Leaving the house, you headed to the library, which is 2400 meters away. At first you ran at 100 m/min, but you got tired on the way and walked at 40 m/min. It took you 30 minutes to reach the library. Find out how long it took you to run and how long it took you to walk.

**A3.** Answer.

Set the time spent running to $x$ minutes and the time spent walking to $y$ minutes. Since the total time of running and walking is 30 minutes, the following equation holds.

- $x+y=30$

Also, the distance ran is $100×x$. In contrast, the distance walked is $40×y$. Since it is 2400 meters from the house to the library, the following equation holds.

- $100x+40y=2400$

Next, solve the following simultaneous equations.

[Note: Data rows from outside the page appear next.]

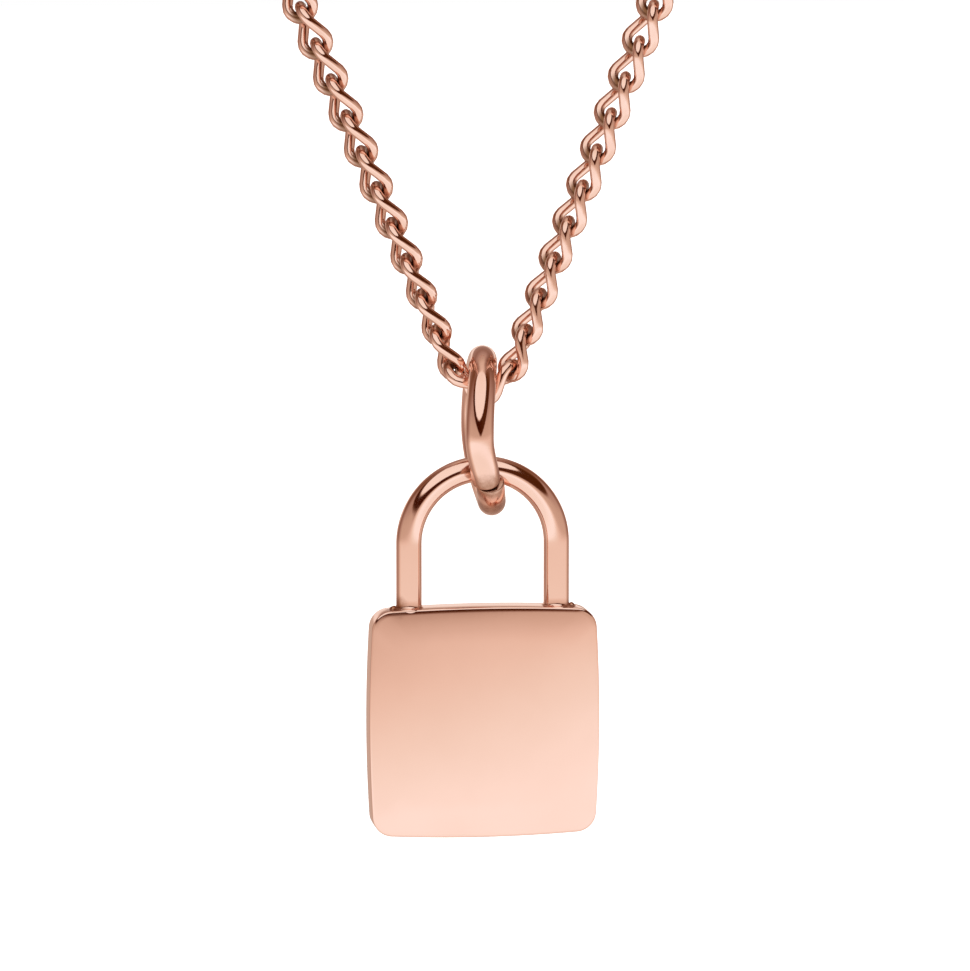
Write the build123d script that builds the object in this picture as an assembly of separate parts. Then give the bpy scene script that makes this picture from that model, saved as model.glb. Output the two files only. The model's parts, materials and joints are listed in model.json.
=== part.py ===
from build123d import *
from math import acos, cos, degrees, exp, hypot, pi, radians, sin, sqrt, tan
import os

os.makedirs("parts", exist_ok=True)

# Lengths in millimetres, angles in degrees. +X is to the right as seen from the front, +Y goes back
# into the neck and +Z is up. The pieces are built round the lowest joint of the chain and moved at the
# end, so that the origin is the middle of the clasp at the nape.

# Padlock body
body_width = 12.0
body_height = 12.05
body_thickness = 2.0
side_bow = 0.2
corner_radius = 1.05
face_dome = 0.16
edge_round = 0.15

# Shackle and the solder at its feet
shackle_wire = 1.32
shackle_span = 7.7
shackle_leg = 3.26
leg_sink = 0.7
collar_size = 0.2
bead_size = 0.46

# Jump ring
ring_wire = 1.45
ring_bore = 5.9
ring_bow = 0.28
cut_width = 0.12
cut_step = 0.45
cut_angle = 52.0
end_bend = 0.25
ring_turn = 6.0

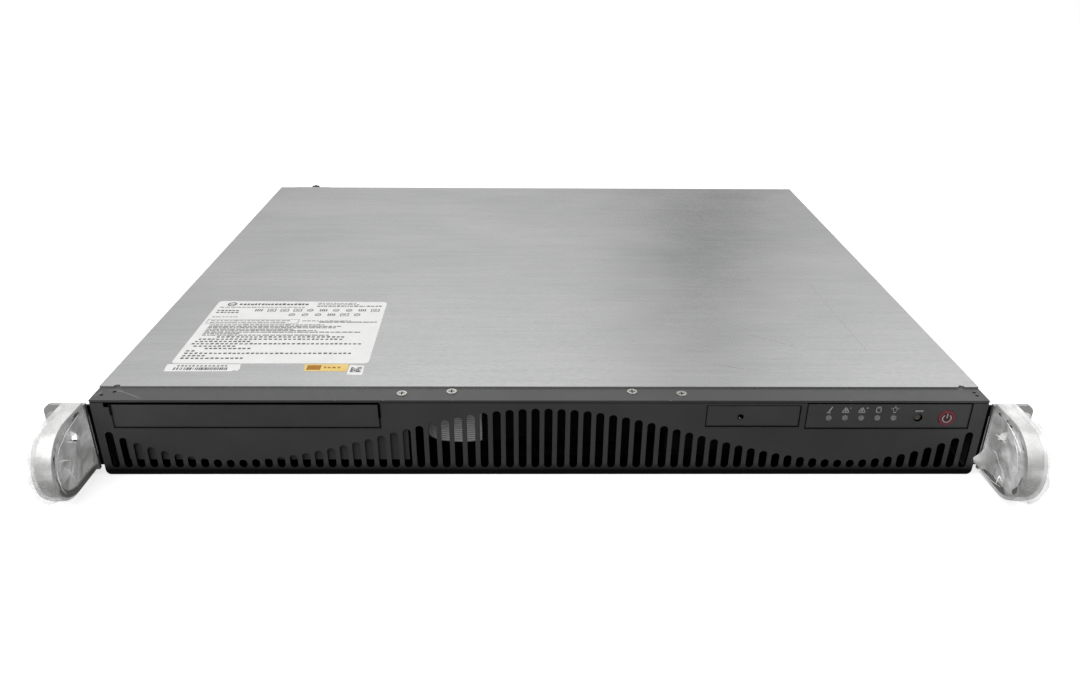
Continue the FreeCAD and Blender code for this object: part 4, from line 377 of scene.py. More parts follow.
def packing_film(name, haze, painted_glow):
    """Polythene film, blown thin and crumpled: milky folds with sharp highlights between clearer patches.

    The light that passes through the film is painted on as a glow: what faces straight up glows, and what faces
    the white floor close by glows a little."""
    base = "FFFFFF"
    item, tree, shader = material(name, base, {
        "IOR": 1.5, "Coat Weight": 0.8, "Coat Roughness": 0.05, "Emission Color": linear(base)})
    normal = add(tree, "NewGeometry").outputs["True Normal"]
    facing = add(tree, "SeparateXYZ", {}, {"Vector": normal}).outputs["Z"]
    level = add(tree, "Math", {"operation": "ABSOLUTE"}, {0: facing})
    height = axes(tree)["Z"]
    top = add(tree, "MapRange", span(18 * MM, 25 * MM), {"Value": height})
    foot = add(tree, "MapRange", span(3 * MM, 12 * MM, 0.7, 0), {"Value": height})
    glow_heights = add(tree, "Math", {"operation": "MAXIMUM"}, {0: top, 1: foot})
    painted_glow_mask = add(tree, "Math", {"operation": "MULTIPLY"}, {0: level, 1: glow_heights})
    folds = noise_of(tree, 9, (1, 1.6, 0.8), 4.0, 0.6)
    facets = patches(tree, 11, reach=(0.38, 0.6), stretch=(1, 1.3, 0.9), detail=1.0)
    crumple = relief(tree, 8, 2.4, 0.8, detail=2.0)
    # Painted glow: emission on film that faces up or down, near its top and near the floor.
    for socket, value, run in (("Emission Strength", painted_glow_mask, span(0, 0.7, *painted_glow)),
                               ("Alpha", folds, span(0.34, 0.66, *haze)),
                               ("Roughness", folds, span(0.3, 0.7, 0.10, 0.24))):
        feed(tree, shader, {socket: add(tree, "MapRange", run, {"Value": value})})
    feed(tree, shader, {
        "Base Color": layered(tree, "C4C4C3", (facets, base)),
        "Normal": relief(tree, 1.6, 0.15, 0.5, crumple, roughness=0.6),
    })
    return item


def label_stock(name, base, worn):
    """Coated label paper, printed flat: slightly uneven white with a faint sheen."""
    return textured(name, base, worn, 9, (0.42, 0.55), 0.5, 0.01)


def make_finishes():
    """Every finish by a short key."""
    colours = setting("colours")
    return {
        "cover": cover_steel(),
        # Shade is painted behind the face and at its foot.
        "coat": with_painted_shade(powder_coat("Powder-coated steel")),
        # The bay bracket's steel, coated in the same bath: plain black-grey back and front.
        "bracket": powder_coat("Powder-coated bracket steel"),
        "handle": satin_handle(),
        "board": circuit_board(),
        "cable": flat_cable(),
        # The last pair of numbers is each film's painted glow.
        "film": packing_film("Milky polythene film", (0.62, 0.9), (0.06, 0.30)),
        "seam": packing_film("Clear polythene film", (0.25, 0.55), (0.04, 0.58)),
        # Painted highlights along the film's sharp folds.
        "crease_highlight": packing_film("Painted crease highlights on polythene film", (0.6, 0.95), (0.45, 0.55)),
        "drive": drive_skin(),
        "tray": tray_steel(),
        "paper": label_stock("White label paper", colours.paper, "ECECEA"),
        "yellow": label_stock("Yellow label paper", colours.yellow, "E9C66E"),
        # Plain zinc-coated sheet: the same stock as the cover, unbrushed.
        "zinc": textured("Rolled zinc-coated steel", "A9ABAC", "959799", 12, (0.36, 0.5), 1.5, 0.02, 0.9),
        # ABS, spark-textured in the mould: dull, with a grain just coarse enough to see. Shade is painted behind
        # the face and at its foot.
        "abs": with_painted_shade(textured("Spark-textured black ABS", "414142", "474748", 18, (0.34, 0.44), 0.5, 0.03,
                                  sockets={"Specular IOR Level": 0.65})),
        # Nickel on steel, turned: bright with fine turning marks.
        "nickel": textured("Nickel-plated steel", "D2D1CC", "BDBCB7", 3, (0.2, 0.34), 0.25, 0.02, 1.0),
        # Flame-proof ABS of the inner ducts, moulded: black and dull, and painted darker than the plastic itself
        # for the shade inside the case; the painted shadow lines round the plates use it too.
        "duct_in_shade": textured("Moulded black duct ABS", "060607", "09090A", 18, (0.5, 0.6), 0.5, 0.04,
                         sockets={"Specular IOR Level": 0.15}),
        # Blackened steel, recessed: only its rim catches the light.
        "black_screw": textured("Blackened steel", "1C1C1C", "2A2A2A", 3, (0.2, 0.3), 0.25, 0.02, 1.0),
        # Polyamide, moulded: near-black and slightly glossy.
        "nylon": textured("Moulded black nylon", "1B1B1C", "232324", 8, (0.4, 0.52), 0.8, 0.03),
        # Acrylic light pipe, moulded: smoky grey and smooth.
        "lens": textured("Moulded smoky acrylic", "8E8E8E", "7C7C7C", 2, (0.18, 0.28), 0.5, 0.01,
                         sockets={"Coat Weight": 0.4}),
        "red": tinted_button(),
        # Reset cap, moulded in grey-brown ABS: a small dull cap.
        "brown": textured("Moulded grey-brown ABS", "6A625A", "5C554E", 2, (0.3, 0.4), 0.5, 0.01),
        # Extruded aluminium: bright, with draw lines along the fins.
        "fins": textured("Extruded aluminium", "C9CACB", "B6B7B9", 10, (0.26, 0.38), 0.5, 0.03, 1.0,
                         grain_stretch=(1, 30, 1)),
        # Die-cast aluminium: dull grey skin with flow patches.
        "cast": textured("Die-cast aluminium", "9FA1A3", "8B8D90", 10, (0.42, 0.56), 0.9, 0.06, 0.9),
        # Brass, turned from hexagon bar: warm yellow, with fine turning marks.
        "brass": textured("Turned brass", "C9A45A", "B08D45", 3, (0.24, 0.36), 0.3, 0.02, 1.0),
        # Glass-filled polyester, moulded: dull ivory sockets.
        "ivory": textured("Moulded ivory polyester", "D6CFB8", "C8C0A6", 6, (0.42, 0.52), 0.5, 0.03),
        # Black ink, printed on paper: flat and slightly uneven in tone.
        "ink": textured("Black label ink", colours.ink, "5C5C5E", 1.2, (0.5, 0.6), 0.5, 0.0),
        # Bare steel where the zinc or the coat is rubbed off: thin bright lines. The same finish makes the
        # painted glints and highlights on the front.
        "scratch_and_glint": textured("Rubbed bare steel and painted glints", "C2C2C0", "9E9E9C", 2, (0.3, 0.5), 0.3, 0.0, 0.6),
        # Light grey ink, screen-printed on the panel: flat signs.
        "mark": textured("Grey screen-printed ink", "BEBEBE", "A8A8A8", 1.2, (0.45, 0.55), 0.5, 0.0),
        # Brown ink, printed on paper: a flat warm block.
        "amber": textured("Brown label ink", "B07A1E", "A06A12", 1.2, (0.5, 0.6), 0.5, 0.0),
    }


FINISHES = {}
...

$\begin{eqnarray} \left\{\begin{array}{l}x+y=30\\100x+40y=2400\end{array}\right.\end{eqnarray}$

Solved by addition method, the result is as follows.

$x+y=30$

$(x+y)\textcolor{red}{×40}=30\textcolor{red}{×40}$

$40x+40y=1200$

$\begin{array}{r}40x+40y=1200\\\underline{-)\phantom{0}100x+40y=2400}\\-60x=-1200\end{array}$

Calculating $-60x=-1200$, we get $x=20$. Substituting $x=20$ then gives $y=10$. Therefore, the time spent running is 20 minutes and the time spent walking is 10 minutes.

## Solving Systematic Equations by Addition Method and Substitution Method

By using a system of linear equations, we can get an answer even if we have two unknown numbers. There are two ways to do this: addition/subtraction method and substitution method. In a system of equations, both methods are used. So, make sure you choose the best method.

Furthermore, problems with fractions are often presented in simultaneous equations. Even if there are fractions, the solution is the same. Multiply both sides of the equation and align the coefficients.

Also important in math is being able to solve word problems. Being able to create an equation allows you to apply the math in your daily life. Making two equations is important when solving a word problem.

In addition, be sure to review the equations in simultaneous equations. Substitute your answer into both equations to make sure you’re giving the correct answer. Reviewing your answers is the key to getting the correct answer to a system of linear equations.